Andere Fahrzeuge mit deutlich höherem Alter waren dem Schlussanstieg der ersten Etappe zur Arlberg-Passhöhe nicht mehr ganz gewachsen, konnten jedoch vom ausgezeichneten mobilen Service des Rally wiederbelebt werden. In einem Fall musste ein Ring aus einer Getränkeflasche als Ersatzteil herhalten – Not macht erfinderisch.

Nicht alle kamen durch

Weniger Glück hatten andere Teams, deren Wagen unter Getriebe- oder Lichtmaschinenproblemen litten. Im Lauf des ersten Rally-Tages mussten einige Teams die Flagge streichen, und Fahrzeuge wie ein 1964er Jaguar E-Type Roadster der ersten Serie und ein Ford Mustang Shelby GT 350 wurden diskret der heimischen Reparatur zugeführt. Die Teams versammelten sich zum Abschluss des Tages in Vaduz, wo drei der Sponsoren ihren Hauptsitz haben. Anschliessend ging es wieder zum Startort in Bad Ragaz zurück.

Auch der zweite Rally-Tag brachte Abwechslung bei meist schönem Wetter, mit einer hübschen Route durchs Toggenburg hinauf zur Schwägalp und weiter bis nach St. Gallen, wo zur Mittagspause ein kleiner Oldtimer-Treff auf dem Marktplatz stattfand. Auch die Ordnungshüter wollten an der spontan organisierten «Classica St. Gallen» teilhaben und verteilten fleissig Strafzettel an Rally-Begleitfahrzeuge im Parkverbot.

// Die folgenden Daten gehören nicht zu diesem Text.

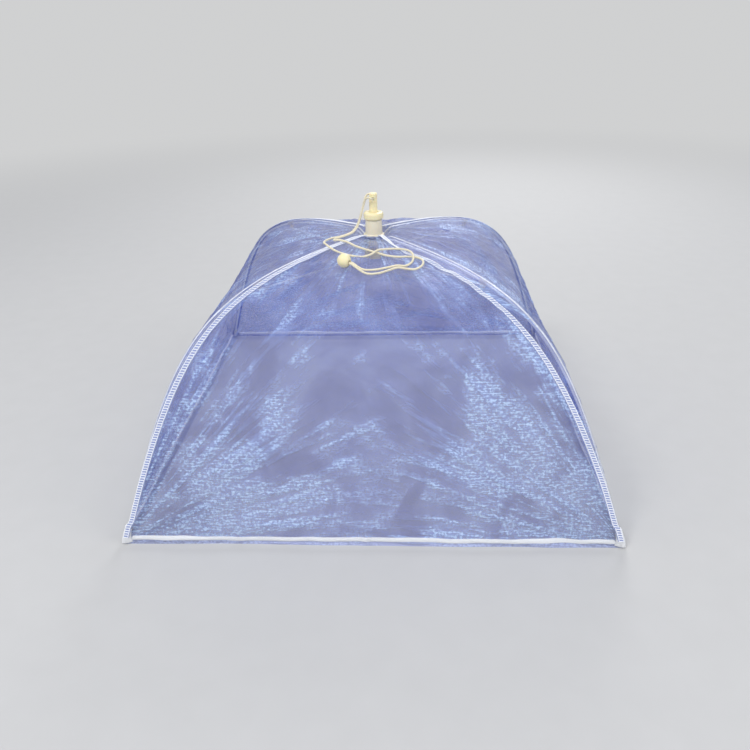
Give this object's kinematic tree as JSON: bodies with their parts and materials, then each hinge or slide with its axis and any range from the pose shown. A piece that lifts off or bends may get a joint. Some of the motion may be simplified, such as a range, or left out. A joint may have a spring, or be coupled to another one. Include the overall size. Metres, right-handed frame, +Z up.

Der 1929er Packard war zweitältestes Fahrzeug des Rally. Auch er kam ins Ziel. (Bild: Christoph Schöch)

Der 1929er Packard war zweitältestes Fahrzeug des Rally. Auch er kam ins Ziel. (Bild: Christoph Schöch)

Die Schlussetappe führte durch das Zürcher Oberland und Teile des Tösstals bis zum Rally-Ziel beim Ausflugsrestaurant Hasenstrick unterhalb des Bachtel. Wo früher Kleinflugzeuge auf der Graspiste zu Rundflügen starteten und landeten, war für einmal wieder Motorenlärm zu hören, als sich die Teams fast vollständig unter dem Zielbogen einfanden. Für die rund vierzig teilnehmenden Mannschaften aus acht europäischen Ländern war das erste Liechtensteiner Rally ein gelungener Anlass. Einige der sorgenvollen Teilnehmer agierten schon am zweiten Tag wie Rally-Profis und gelobten wie viele weitere Teams eine Rückkehr im kommenden Jahr.